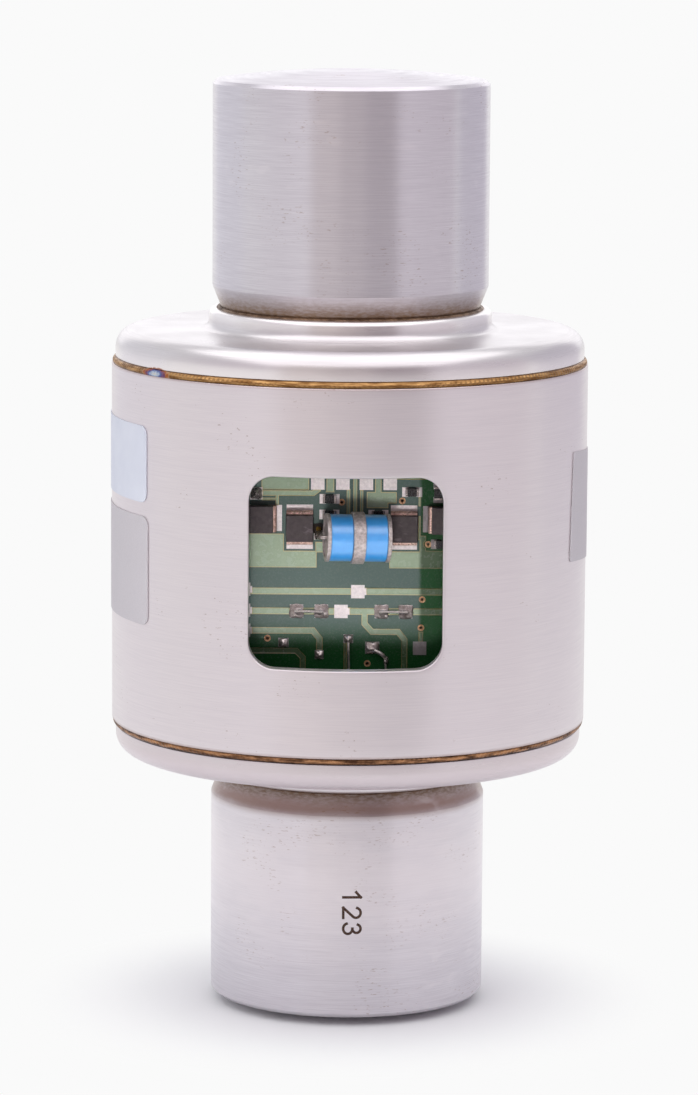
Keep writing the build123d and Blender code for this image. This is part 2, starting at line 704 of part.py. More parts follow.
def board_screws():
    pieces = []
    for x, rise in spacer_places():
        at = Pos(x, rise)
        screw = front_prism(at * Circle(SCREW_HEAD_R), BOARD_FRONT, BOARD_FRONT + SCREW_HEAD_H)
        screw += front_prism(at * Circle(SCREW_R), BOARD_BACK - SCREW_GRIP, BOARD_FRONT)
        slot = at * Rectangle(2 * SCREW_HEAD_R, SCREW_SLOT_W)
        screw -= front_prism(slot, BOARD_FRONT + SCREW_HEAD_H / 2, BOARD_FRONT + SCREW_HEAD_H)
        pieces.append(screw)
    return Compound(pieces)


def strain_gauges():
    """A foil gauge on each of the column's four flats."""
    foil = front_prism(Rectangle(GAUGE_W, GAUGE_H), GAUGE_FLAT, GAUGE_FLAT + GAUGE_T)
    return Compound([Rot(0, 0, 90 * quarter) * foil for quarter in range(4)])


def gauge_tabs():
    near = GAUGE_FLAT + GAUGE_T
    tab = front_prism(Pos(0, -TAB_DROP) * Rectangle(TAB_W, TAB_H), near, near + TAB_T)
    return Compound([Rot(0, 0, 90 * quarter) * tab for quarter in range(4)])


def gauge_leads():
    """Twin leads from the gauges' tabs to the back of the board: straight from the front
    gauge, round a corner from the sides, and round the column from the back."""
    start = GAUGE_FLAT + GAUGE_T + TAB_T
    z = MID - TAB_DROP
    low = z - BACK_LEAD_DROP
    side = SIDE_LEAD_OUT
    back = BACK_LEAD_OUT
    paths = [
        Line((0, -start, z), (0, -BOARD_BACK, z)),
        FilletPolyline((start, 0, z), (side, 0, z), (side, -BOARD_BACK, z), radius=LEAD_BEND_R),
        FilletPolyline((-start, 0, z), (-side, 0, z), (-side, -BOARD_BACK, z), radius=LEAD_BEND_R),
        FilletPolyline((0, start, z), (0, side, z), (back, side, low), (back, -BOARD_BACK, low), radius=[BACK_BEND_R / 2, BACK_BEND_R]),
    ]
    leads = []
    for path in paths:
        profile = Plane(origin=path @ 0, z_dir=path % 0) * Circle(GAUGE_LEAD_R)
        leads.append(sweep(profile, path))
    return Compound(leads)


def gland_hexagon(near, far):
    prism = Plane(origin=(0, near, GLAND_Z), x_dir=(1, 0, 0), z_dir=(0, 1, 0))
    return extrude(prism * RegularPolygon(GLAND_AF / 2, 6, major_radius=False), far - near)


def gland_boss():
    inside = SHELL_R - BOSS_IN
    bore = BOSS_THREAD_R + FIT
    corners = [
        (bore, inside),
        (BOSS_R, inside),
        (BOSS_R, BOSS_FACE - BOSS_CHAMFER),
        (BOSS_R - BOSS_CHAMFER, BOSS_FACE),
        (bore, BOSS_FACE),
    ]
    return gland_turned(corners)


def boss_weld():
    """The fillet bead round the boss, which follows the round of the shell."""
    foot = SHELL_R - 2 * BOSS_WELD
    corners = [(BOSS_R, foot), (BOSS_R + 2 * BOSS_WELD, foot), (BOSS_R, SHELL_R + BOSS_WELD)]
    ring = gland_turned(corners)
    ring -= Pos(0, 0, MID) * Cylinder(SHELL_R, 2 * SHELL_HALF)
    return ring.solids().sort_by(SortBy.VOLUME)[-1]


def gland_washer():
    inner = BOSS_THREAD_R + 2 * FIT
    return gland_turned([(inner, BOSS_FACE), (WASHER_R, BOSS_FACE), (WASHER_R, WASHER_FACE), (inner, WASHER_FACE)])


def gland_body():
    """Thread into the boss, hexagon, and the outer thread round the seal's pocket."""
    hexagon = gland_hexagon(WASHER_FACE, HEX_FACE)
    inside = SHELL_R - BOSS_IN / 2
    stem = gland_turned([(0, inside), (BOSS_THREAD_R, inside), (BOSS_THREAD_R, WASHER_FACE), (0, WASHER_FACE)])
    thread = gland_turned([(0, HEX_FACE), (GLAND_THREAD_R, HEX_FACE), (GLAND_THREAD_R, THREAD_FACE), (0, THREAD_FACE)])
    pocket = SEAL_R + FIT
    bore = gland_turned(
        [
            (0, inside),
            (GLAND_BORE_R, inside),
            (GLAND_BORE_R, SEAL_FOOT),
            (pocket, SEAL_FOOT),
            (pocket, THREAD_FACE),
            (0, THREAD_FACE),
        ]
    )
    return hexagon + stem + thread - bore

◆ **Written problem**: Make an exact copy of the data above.

◆ **Full solution**:
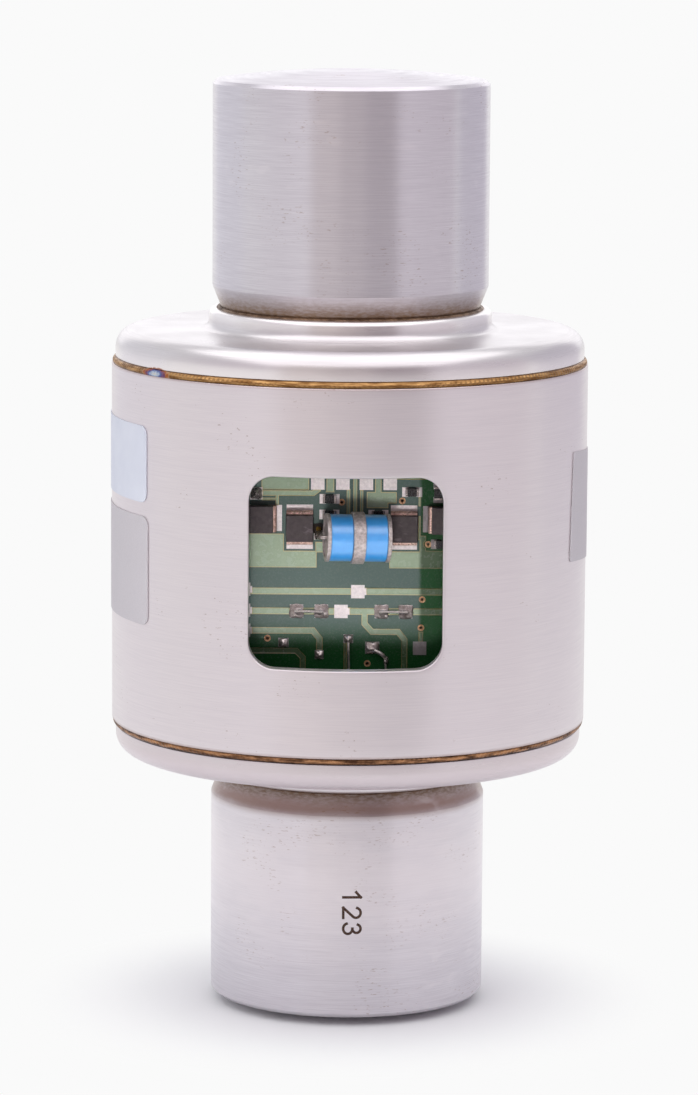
Keep writing the build123d and Blender code for this image. This is part 2, starting at line 704 of part.py. More parts follow.
def board_screws():
    pieces = []
    for x, rise in spacer_places():
        at = Pos(x, rise)
        screw = front_prism(at * Circle(SCREW_HEAD_R), BOARD_FRONT, BOARD_FRONT + SCREW_HEAD_H)
        screw += front_prism(at * Circle(SCREW_R), BOARD_BACK - SCREW_GRIP, BOARD_FRONT)
        slot = at * Rectangle(2 * SCREW_HEAD_R, SCREW_SLOT_W)
        screw -= front_prism(slot, BOARD_FRONT + SCREW_HEAD_H / 2, BOARD_FRONT + SCREW_HEAD_H)
        pieces.append(screw)
    return Compound(pieces)


def strain_gauges():
    """A foil gauge on each of the column's four flats."""
    foil = front_prism(Rectangle(GAUGE_W, GAUGE_H), GAUGE_FLAT, GAUGE_FLAT + GAUGE_T)
    return Compound([Rot(0, 0, 90 * quarter) * foil for quarter in range(4)])


def gauge_tabs():
    near = GAUGE_FLAT + GAUGE_T
    tab = front_prism(Pos(0, -TAB_DROP) * Rectangle(TAB_W, TAB_H), near, near + TAB_T)
    return Compound([Rot(0, 0, 90 * quarter) * tab for quarter in range(4)])


def gauge_leads():
    """Twin leads from the gauges' tabs to the back of the board: straight from the front
    gauge, round a corner from the sides, and round the column from the back."""
    start = GAUGE_FLAT + GAUGE_T + TAB_T
    z = MID - TAB_DROP
    low = z - BACK_LEAD_DROP
    side = SIDE_LEAD_OUT
    back = BACK_LEAD_OUT
    paths = [
        Line((0, -start, z), (0, -BOARD_BACK, z)),
        FilletPolyline((start, 0, z), (side, 0, z), (side, -BOARD_BACK, z), radius=LEAD_BEND_R),
        FilletPolyline((-start, 0, z), (-side, 0, z), (-side, -BOARD_BACK, z), radius=LEAD_BEND_R),
        FilletPolyline((0, start, z), (0, side, z), (back, side, low), (back, -BOARD_BACK, low), radius=[BACK_BEND_R / 2, BACK_BEND_R]),
    ]
    leads = []
    for path in paths:
        profile = Plane(origin=path @ 0, z_dir=path % 0) * Circle(GAUGE_LEAD_R)
        leads.append(sweep(profile, path))
    return Compound(leads)


def gland_hexagon(near, far):
    prism = Plane(origin=(0, near, GLAND_Z), x_dir=(1, 0, 0), z_dir=(0, 1, 0))
    return extrude(prism * RegularPolygon(GLAND_AF / 2, 6, major_radius=False), far - near)


def gland_boss():
    inside = SHELL_R - BOSS_IN
    bore = BOSS_THREAD_R + FIT
    corners = [
        (bore, inside),
        (BOSS_R, inside),
        (BOSS_R, BOSS_FACE - BOSS_CHAMFER),
        (BOSS_R - BOSS_CHAMFER, BOSS_FACE),
        (bore, BOSS_FACE),
    ]
    return gland_turned(corners)


def boss_weld():
    """The fillet bead round the boss, which follows the round of the shell."""
    foot = SHELL_R - 2 * BOSS_WELD
    corners = [(BOSS_R, foot), (BOSS_R + 2 * BOSS_WELD, foot), (BOSS_R, SHELL_R + BOSS_WELD)]
    ring = gland_turned(corners)
    ring -= Pos(0, 0, MID) * Cylinder(SHELL_R, 2 * SHELL_HALF)
    return ring.solids().sort_by(SortBy.VOLUME)[-1]


def gland_washer():
    inner = BOSS_THREAD_R + 2 * FIT
    return gland_turned([(inner, BOSS_FACE), (WASHER_R, BOSS_FACE), (WASHER_R, WASHER_FACE), (inner, WASHER_FACE)])


def gland_body():
    """Thread into the boss, hexagon, and the outer thread round the seal's pocket."""
    hexagon = gland_hexagon(WASHER_FACE, HEX_FACE)
    inside = SHELL_R - BOSS_IN / 2
    stem = gland_turned([(0, inside), (BOSS_THREAD_R, inside), (BOSS_THREAD_R, WASHER_FACE), (0, WASHER_FACE)])
    thread = gland_turned([(0, HEX_FACE), (GLAND_THREAD_R, HEX_FACE), (GLAND_THREAD_R, THREAD_FACE), (0, THREAD_FACE)])
    pocket = SEAL_R + FIT
    bore = gland_turned(
        [
            (0, inside),
            (GLAND_BORE_R, inside),
            (GLAND_BORE_R, SEAL_FOOT),
            (pocket, SEAL_FOOT),
            (pocket, THREAD_FACE),
            (0, THREAD_FACE),
        ]
    )
    return hexagon + stem + thread - bore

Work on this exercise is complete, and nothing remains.